Investigators, Blackburn said, are working to identify the third individual.

But the incident, Testa acknowledged, also begs a sobering question: How can police possibly contend with this sort of firepower?

Cuenas and another man dropped two assault rifles, an AK-47 and SKS carbine, and a Glock pistol before fleeing Thursday night. Inside the van, police recovered two Bushmaster AR-15 assault-type rifles, a Taurus PT24 pistol, a TEC-9 semiautomatic pistol, and another Glock. Blackburn said the arsenal was unlike anything he'd seen in his nearly 30 years on the job.

Bullets from the assault rifles, Testa added, travel up to 3,000 feet per second - nearly three times the speed of sound. They can puncture a standard police vest. And even someone wearing a SWAT-style flak jacket, weighing up to 60 pounds, may still face serious injury or death from the kinetic energy generated by the rifles.

"You have to rely on your training and your street sense," Testa said. "A prayer doesn't hurt, either."

While armor technology continues to evolve with modern weaponry, police resources are often limited.

The department is always "looking for an edge," he said. "A lot of it costs money. Sometimes there are certain things that you just can't prepare against."

While all of the arms can be purchased legally in Pennsylvania, several of the weapons had been modified illegally to allow the shooter to fire more rounds. On the SKS carbine - which comes with a 10-round magazine - Testa said a 30-round magazine had been inserted. On one of the Bushmasters, two 30-round magazines were taped together to allow maximum firepower.

Paul Raynolds, training instructor and certified firearms instructor with the National Rifle Association, said a collection like this is rarely recovered from criminal hands because of concealment issues - "you can't hide these things." And assault rifles cost much more than handguns.

Police are working to establish how De Jesus and Cuenas acquired their weapons. Both men, according to Blackburn, "are known to police" for past offenses.

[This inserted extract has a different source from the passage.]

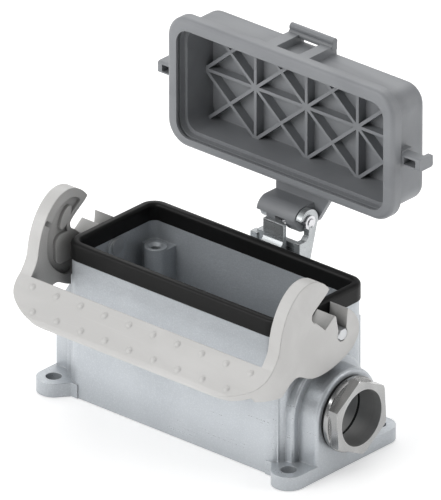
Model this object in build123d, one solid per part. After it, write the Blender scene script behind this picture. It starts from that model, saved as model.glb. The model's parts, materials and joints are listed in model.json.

A search of court records for De Jesus and Cuenas showed that Cuenas has several drug convictions. He pleaded guilty to drug dealing and criminal conspiracy, and was sentenced in 2002 to 231/2 months in prison. He also pleaded guilty to drug dealing and was sentenced in 2003 to six to 12 months in prison. He was charged with several violent crimes as an adult, including attempted murder, but those cases were either withdrawn or dismissed.

Investigators explored whether the suspects had been connected to a gang - particularly the Latin Kings - but Blackburn said no clear link had been found.

"We're attempting to identify . . . how those individuals came in contact with that type of firepower," Blackburn said. "When you see that type of firepower - those weapons in one central location - it's not common."

Of this, Testa is painfully aware - and grateful there were no officer or civilian victims of stray gunfire, as he expected given the arsenal's contents.

As he and Raynolds know full well, pitting a police handgun against technology like this isn't a fair fight.

"They can take cover," Raynolds said, listing the officers' best options. "Philadelphia's a dangerous place, dude."